新機能の投入時期に変化
1月21日、マイクロソフトは同社ブログで、Mac版のオフィスインサイダープログラムの提供開始を明かした。このプログラムはユーザのフィードバックよる機能改善を目的としたもので、参加者は最新の機能を正式公開前に試すことができる。参加には、オフィスのサブスクリプションプログラムであるオフィス365に加入している必要がある。
そもそもオフィス365は、常に最新のバージョンを使えるというのが魅力の1つになっている。Mac版のオフィス2016が提供され始めたのは昨年9月のことだが、その後もオフィス365ユーザ向けにいくつかの新機能が追加されている。インサイダープログラムは、そんなオフィス365の魅力をさらに一歩推し進めたものだといえる。便利な機能であればたとえ数週間でも先に体験できるのはありがたい。

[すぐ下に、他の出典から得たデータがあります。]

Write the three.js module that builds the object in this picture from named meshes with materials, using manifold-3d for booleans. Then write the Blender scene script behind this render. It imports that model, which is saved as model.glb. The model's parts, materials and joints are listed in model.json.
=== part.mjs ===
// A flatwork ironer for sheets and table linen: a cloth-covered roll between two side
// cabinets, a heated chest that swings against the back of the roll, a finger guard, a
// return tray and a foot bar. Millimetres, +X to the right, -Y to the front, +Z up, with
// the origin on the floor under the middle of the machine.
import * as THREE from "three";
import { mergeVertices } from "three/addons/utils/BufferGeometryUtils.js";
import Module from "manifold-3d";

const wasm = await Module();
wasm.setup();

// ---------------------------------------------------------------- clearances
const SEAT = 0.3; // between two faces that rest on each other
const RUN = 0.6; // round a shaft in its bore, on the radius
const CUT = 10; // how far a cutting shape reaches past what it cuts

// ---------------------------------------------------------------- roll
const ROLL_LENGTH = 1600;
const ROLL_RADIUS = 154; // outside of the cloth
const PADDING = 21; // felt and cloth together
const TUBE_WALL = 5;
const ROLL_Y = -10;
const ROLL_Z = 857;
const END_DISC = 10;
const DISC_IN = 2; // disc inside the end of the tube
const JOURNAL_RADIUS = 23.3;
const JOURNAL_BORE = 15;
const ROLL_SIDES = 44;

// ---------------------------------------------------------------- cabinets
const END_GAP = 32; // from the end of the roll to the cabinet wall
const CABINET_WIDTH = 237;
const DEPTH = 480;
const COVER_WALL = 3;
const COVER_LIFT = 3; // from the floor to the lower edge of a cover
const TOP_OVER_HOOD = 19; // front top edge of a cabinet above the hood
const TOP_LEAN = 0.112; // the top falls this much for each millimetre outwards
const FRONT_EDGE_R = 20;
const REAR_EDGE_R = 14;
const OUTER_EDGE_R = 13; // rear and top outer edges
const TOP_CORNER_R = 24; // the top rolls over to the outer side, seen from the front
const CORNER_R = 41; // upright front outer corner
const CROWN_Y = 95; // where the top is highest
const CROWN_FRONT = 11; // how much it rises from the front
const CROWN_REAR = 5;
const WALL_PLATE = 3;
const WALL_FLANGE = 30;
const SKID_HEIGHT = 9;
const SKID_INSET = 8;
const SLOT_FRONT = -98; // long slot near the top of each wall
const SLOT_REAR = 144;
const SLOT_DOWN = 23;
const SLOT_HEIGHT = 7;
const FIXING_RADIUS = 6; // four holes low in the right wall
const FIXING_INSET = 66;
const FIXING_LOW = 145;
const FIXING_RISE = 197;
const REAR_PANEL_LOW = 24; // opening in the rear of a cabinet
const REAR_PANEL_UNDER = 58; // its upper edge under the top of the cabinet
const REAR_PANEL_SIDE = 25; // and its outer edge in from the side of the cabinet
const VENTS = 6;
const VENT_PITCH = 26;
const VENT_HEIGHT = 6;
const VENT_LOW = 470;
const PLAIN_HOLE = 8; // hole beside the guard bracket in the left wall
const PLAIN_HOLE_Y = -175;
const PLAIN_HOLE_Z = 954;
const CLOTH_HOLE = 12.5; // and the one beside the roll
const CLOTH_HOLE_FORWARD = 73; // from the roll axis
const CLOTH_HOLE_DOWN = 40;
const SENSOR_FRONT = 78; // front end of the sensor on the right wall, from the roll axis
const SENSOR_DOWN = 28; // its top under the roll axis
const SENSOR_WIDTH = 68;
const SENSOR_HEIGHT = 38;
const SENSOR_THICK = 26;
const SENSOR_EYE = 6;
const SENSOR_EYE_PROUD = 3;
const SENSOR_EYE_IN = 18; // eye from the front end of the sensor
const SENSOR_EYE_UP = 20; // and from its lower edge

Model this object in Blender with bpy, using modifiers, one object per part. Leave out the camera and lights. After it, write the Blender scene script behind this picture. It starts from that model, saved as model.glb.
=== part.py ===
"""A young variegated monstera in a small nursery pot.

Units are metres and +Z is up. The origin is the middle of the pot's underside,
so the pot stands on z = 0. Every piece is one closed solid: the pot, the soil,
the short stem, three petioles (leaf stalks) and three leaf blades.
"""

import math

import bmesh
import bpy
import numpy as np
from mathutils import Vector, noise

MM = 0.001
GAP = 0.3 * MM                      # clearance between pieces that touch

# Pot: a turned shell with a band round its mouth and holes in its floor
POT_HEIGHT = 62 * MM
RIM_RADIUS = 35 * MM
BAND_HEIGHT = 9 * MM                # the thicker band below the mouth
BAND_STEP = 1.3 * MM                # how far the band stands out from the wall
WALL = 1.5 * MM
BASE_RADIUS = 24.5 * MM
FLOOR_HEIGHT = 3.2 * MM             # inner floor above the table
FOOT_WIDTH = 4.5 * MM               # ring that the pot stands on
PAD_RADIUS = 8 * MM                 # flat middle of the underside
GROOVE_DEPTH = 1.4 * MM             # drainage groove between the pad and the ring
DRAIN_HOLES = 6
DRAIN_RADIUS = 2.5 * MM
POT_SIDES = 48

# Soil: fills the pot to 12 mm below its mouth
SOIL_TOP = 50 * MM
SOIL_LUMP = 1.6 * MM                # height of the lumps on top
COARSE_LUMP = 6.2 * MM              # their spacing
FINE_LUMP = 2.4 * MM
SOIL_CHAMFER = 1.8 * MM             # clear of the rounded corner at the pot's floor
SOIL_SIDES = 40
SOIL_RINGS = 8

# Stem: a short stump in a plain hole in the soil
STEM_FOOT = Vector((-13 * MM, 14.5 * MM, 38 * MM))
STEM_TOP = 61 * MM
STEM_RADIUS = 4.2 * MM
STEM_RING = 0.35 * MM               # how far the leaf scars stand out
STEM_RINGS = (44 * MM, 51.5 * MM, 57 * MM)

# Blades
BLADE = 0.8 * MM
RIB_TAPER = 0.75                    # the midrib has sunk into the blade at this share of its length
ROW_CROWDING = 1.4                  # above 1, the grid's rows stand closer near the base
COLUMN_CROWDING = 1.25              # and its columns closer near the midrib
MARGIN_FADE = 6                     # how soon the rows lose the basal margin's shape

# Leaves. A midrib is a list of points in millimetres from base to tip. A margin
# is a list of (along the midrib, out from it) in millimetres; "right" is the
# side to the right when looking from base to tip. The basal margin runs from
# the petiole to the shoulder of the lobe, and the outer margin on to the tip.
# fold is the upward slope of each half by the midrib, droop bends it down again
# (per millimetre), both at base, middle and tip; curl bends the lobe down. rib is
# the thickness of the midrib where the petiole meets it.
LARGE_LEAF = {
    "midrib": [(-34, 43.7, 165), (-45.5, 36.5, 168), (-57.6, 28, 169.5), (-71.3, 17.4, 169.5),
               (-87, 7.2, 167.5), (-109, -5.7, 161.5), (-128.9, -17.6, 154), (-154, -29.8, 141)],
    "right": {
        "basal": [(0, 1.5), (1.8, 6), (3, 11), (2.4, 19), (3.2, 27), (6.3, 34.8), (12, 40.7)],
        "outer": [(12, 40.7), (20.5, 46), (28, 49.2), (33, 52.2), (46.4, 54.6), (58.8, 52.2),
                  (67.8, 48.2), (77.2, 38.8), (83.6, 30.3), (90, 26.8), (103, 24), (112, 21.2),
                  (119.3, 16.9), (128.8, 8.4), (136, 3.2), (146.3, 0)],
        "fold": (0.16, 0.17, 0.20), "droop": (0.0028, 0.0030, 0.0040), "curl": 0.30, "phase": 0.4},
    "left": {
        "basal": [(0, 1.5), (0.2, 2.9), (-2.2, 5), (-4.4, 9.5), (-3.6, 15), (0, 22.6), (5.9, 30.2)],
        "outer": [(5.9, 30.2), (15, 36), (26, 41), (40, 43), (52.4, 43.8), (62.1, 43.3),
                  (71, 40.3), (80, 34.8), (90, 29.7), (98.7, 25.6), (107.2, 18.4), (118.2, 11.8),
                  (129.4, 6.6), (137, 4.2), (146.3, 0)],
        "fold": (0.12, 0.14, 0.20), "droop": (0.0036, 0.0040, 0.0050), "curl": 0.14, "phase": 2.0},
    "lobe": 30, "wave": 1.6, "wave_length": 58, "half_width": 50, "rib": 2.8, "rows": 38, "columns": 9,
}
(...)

オフィスに限らず、サブスクリプションというソフトの提供方法が広がったことで、機能向上のタイミングも以前とは変わってきている。たとえばアドビシステムズではクリエイティブクラウドに移行してから、メジャーバージョンアップ以外のタイミングでも新しい機能がどんどん追加されるようになった。パッケージ版が前提の販売戦略では、新バージョンで盛りだくさんの新機能を出すことで買い替えを煽るが、サブスクリプションという販売方法ならメジャーアップデートまで出し惜しみすることなく、新機能を好きなタイミングで発表できるようになる。もちろんそれはユーザの利便性の向上にもつながる。サブスクリプションという提供方法は、メーカーにとってもユーザにとっても恩恵を生み出しているのだ。
足早な進化に期待
話をオフィスに戻そう。Mac版のオフィスインサイダープログラムの加入は至って簡単だ。オフィスのプログラムを最新の状態にアップデートすると、「マイクロソフト・オートアップデート(Microsoft AutoUpdate)」のパネル内にチェックボックスが現れる。このチェックボックスをオンにするだけで、プログラムへの参加が可能だ。提供される機能は正式発表前ということで何らかの欠陥を含む可能性はあるが、興味のある人はぜひ試してみよう。
なお、前述の公式ブログでは、Mac版インサイダープログラムと併せて、iPad版オフィスのアップデートも発表されている。すでに公開されている最新版では、iPadプロ発表イベントでデモンストレーションが行われた手書き機能が搭載されている。この機能の搭載により、ある意味iPad版のオフィスがMac版以上の表現力を持つようになった。
Mac版のオフィス2016が発表されたとき、本誌では「5年ぶりのメジャーアップデート」と登場を歓迎したが、裏を返せば以前のMac版オフィスは進化の遅いツールだった。しかし最近のマイクロソフトの動きを見ていると、今後は足早に進化を進めていきそうな期待が持てる。今後の発展が楽しみだ。
今年1月に提供されたパワーポイントの「変形」トランジションでは、オブジェクト一つ一つが個別に拡大/移動しながら次のスライドへと遷移する。こうした新機能も含め常に最新の機能を利用できるのがオフィス365のメリットだ。
【News Eye】
iPad版のオフィスは無料でダウンロードできるが、文書の新規作成や編集を行うにはオフィス365のライセンスが必要だ。オフィス365をもっとも手軽な価格で利用できるプランは「オフィス365・ソロ」で、値段は1274円/月、または1万2744円/年。